The German company Alpha Ceramics GmbH uses the air jet sieving machine AS 200 for the production of spray-granulated pressed powders from technical ceramics. Alpha Ceramics develops and produces well-engineered materials and products for spray granulation, pressing and fast-firing technologies.

When pressed granules are compacted to components, it is crucial that the particle size distribution of the molding compound contains as little dust as possible. Therefore, spherical granules are produced from one or several raw materials with a particle size of below 2 microns by spray granulation. These granules allow the air to escape during the compaction process and can be automatically filled into the mold due to their flowability (i.e., they are “pourable”).

Insufficient venting during compacting causes compression of the enclosed air, which expands when the pressed product is ejected from the mold and causes fissures in the product. Although Alpha Ceramics has been conducting particle size analyses of the finished spray granules for years, the interpretation of the ascertained particle size range has repeatedly caused the company to consider alternative methods to determine the “dust content” of the pressed granules.

The operation of the analysis instrument was simplified, along with the interpretation of the results, with the introduction of the air jet sieving machine for quality control.
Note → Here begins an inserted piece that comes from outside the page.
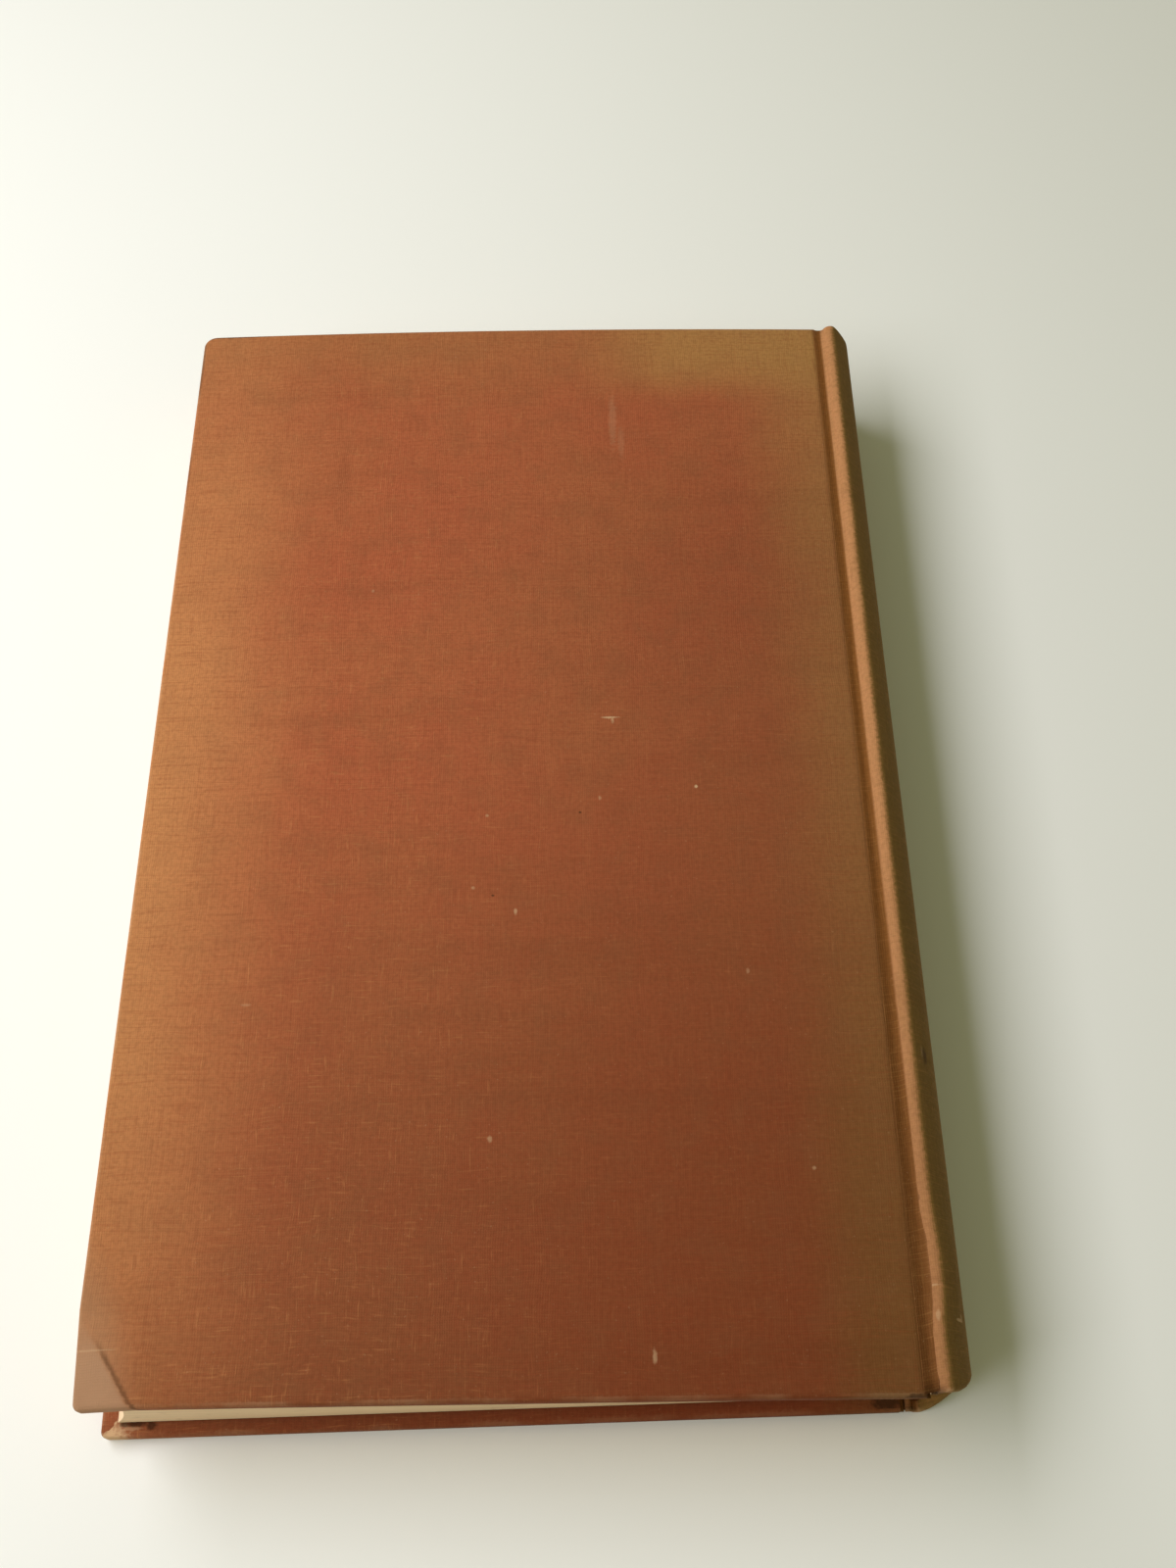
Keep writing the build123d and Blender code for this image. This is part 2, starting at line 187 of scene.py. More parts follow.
def new_material(name, roughness, specular):
    """A node material with its shader and output, to which colour and bump are added."""
    material = bpy.data.materials.new(name)
    material.use_nodes = True
    tree = material.node_tree
    tree.nodes.clear()
    shader = add_node(tree, "BsdfPrincipled", {"Roughness": roughness, "Specular IOR Level": specular})
    add_node(tree, "OutputMaterial", {0: shader})
    return material, tree, shader


def finish_surface(tree, shader, colour, height, depth_mm, strength):
    """Joins a colour and a relief of real depth to the shader."""
    bump = add_node(tree, "Bump", {"Height": height, "Distance": depth_mm * MM, "Strength": strength})
    tree.links.new(next(o for o in colour.outputs if o.enabled), shader.inputs["Base Color"])
    tree.links.new(bump.outputs[0], shader.inputs["Normal"])


def patterns(tree, place, rows, first=0.0):
    """Irregular patterns by name, from their scale along X, Y and Z per millimetre, detail and seed.

    The seeds count from the first one.
    """
    made = {}
    for name, (stretch, detail, seed) in rows.items():
        placed = add_node(tree, "Mapping", {0: place, 1: (0, 0, first + seed), 3: stretch})
        made[name] = add_node(tree, "TexNoise", {"Vector": placed, "Scale": 1.0, "Detail": detail})
    return made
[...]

If 50 g of material is sieved with a 45 µm sieve for 8 minutes with open mesh function, at least 49 g must remain on the sieve (which corresponds to a maximum of 2% dust content). If the percentage of fine particles is higher, the spray drying process parameters need to be corrected.

“The introduction of this quality control measure proved to be uncomplicated and effective and, not least due to the easy handling of the instrument, was immediately accepted by all employees,” said Robert Kremer, Alpha Ceramics’ technical director.

Ensuring Quality

Air jet sieving is an important method of quality control for fine bulk goods. Modern technologies and the possible variations of sieving parameters, in combination with reliable evaluation software, ensure reproducible sieving results over a long period of time.